For me, the first few years in the “Catholic young adult” bracket were challenging. I went from being part of a vibrant youth group and parish community to… nothing. No community, no formation, and what felt like no other young Catholics within a 100 mile radius.
The one thing that really helped during these years was reading Catholic blogs. These bloggers reminded me that I wasn’t along. They were tackling controversial issues, living their faith in day-to-day life, and building community with other young Catholics.
I write a Catholic blog because I’m hopeful that I can provide other young Catholics with that same encouragement I received. Truthfully, I don’t know that the world needs another Catholic blog. But I know that I need to write one.

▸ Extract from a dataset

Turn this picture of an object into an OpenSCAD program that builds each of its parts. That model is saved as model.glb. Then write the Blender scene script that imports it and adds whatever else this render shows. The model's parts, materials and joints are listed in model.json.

With every post I grow as a writer, I grow in my faith, and I get to interact with other awesome young Catholics on a similar journey.
Every time I’m struggling with this blog, I come back to this “why.” It’s what motivates me to keep giving the heck of a lot of time that a blog demands, 7 years on.
If you’re going to create something that matters, you’ve got to know your “why.”
The more I blog, the more I’m realising that the most powerful thing a blogger has to offer is his/her own story.
Take the topic of dating, for example. It’s been done to death. If I write a generic article about what Catholic dating should look like, it’s unlikely to change any lives. You could read the same thing a dozen times, in a dozen different places.
But if I get real about this topic in my own life – if I share my frustrations with Catholic dating culture or get real about the challenges of dating with physical boundaries in my own relationship – I might actually say something that matters.
Most online content creators are beginning to recognise the importance of authenticity. But my concern is that it’s becoming just another box we need to tick. We upload a blog post every week *tick*, post to social media every day *tick*, and then make sure a couple of those pieces of content showcases our raw authenticity (maybe an unfiltered selfie?) *tick* *tick* *tick*.
Authenticity should not be something we curate. Instead, authenticity should characterise every single thing we create. Every piece of content should be a disclosure of who we are as a human person and the journey we’re on.
Holy moly, the learning Does. Not. Stop. Even just to start a blog, there’s a lot to figure out, from the best blogging platform, to website design, to what makes a good blog post.
7 years on, I’m still learning every week. There’s no shortage of knowledge to seek out on topics like online marketing, social media, and even a bit of coding. At a deeper level, I’ve learned valuable lessons about about perseverance, honing your craft, and the power of the written word.
In his exquisite YouTube pep talk, An Invocation for Beginnings, Zefrank declares “Let me not think of my work only as a stepping stone to something else, and if it is, let me become fascinated with the shape of the stone.”
The more I learn about blogging, the more I realise just how much there still is to learn. But I’ve become fascinated with this endless project. I can always be making improvements, so I’m excited to continue learning.